Repeat each line exactly, leaving nothing out.
________________________
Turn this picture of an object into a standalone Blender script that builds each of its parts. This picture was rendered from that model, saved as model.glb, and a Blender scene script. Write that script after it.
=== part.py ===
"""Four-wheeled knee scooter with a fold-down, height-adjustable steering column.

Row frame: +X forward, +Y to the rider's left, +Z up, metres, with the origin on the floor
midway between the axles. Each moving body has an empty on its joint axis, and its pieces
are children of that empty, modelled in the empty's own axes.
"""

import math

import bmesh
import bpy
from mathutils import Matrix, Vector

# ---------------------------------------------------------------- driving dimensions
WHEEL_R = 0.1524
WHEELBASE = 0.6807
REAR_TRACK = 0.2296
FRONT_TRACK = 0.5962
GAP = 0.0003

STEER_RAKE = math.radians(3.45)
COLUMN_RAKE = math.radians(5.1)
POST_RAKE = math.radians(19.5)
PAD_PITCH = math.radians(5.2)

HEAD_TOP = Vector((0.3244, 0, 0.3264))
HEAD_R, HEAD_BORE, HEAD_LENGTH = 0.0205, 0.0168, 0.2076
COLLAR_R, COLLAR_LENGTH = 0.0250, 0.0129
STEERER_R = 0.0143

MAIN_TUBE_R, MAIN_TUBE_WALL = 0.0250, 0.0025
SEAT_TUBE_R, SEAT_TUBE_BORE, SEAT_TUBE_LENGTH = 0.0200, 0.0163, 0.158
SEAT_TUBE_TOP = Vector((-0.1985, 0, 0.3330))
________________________
> [Finished answer]
Turn this picture of an object into a standalone Blender script that builds each of its parts. This picture was rendered from that model, saved as model.glb, and a Blender scene script. Write that script after it.
=== part.py ===
"""Four-wheeled knee scooter with a fold-down, height-adjustable steering column.

Row frame: +X forward, +Y to the rider's left, +Z up, metres, with the origin on the floor
midway between the axles. Each moving body has an empty on its joint axis, and its pieces
are children of that empty, modelled in the empty's own axes.
"""

import math

import bmesh
import bpy
from mathutils import Matrix, Vector

# ---------------------------------------------------------------- driving dimensions
WHEEL_R = 0.1524
WHEELBASE = 0.6807
REAR_TRACK = 0.2296
FRONT_TRACK = 0.5962
GAP = 0.0003

STEER_RAKE = math.radians(3.45)
COLUMN_RAKE = math.radians(5.1)
POST_RAKE = math.radians(19.5)
PAD_PITCH = math.radians(5.2)

HEAD_TOP = Vector((0.3244, 0, 0.3264))
HEAD_R, HEAD_BORE, HEAD_LENGTH = 0.0205, 0.0168, 0.2076
COLLAR_R, COLLAR_LENGTH = 0.0250, 0.0129
STEERER_R = 0.0143

MAIN_TUBE_R, MAIN_TUBE_WALL = 0.0250, 0.0025
SEAT_TUBE_R, SEAT_TUBE_BORE, SEAT_TUBE_LENGTH = 0.0200, 0.0163, 0.158
SEAT_TUBE_TOP = Vector((-0.1985, 0, 0.3330))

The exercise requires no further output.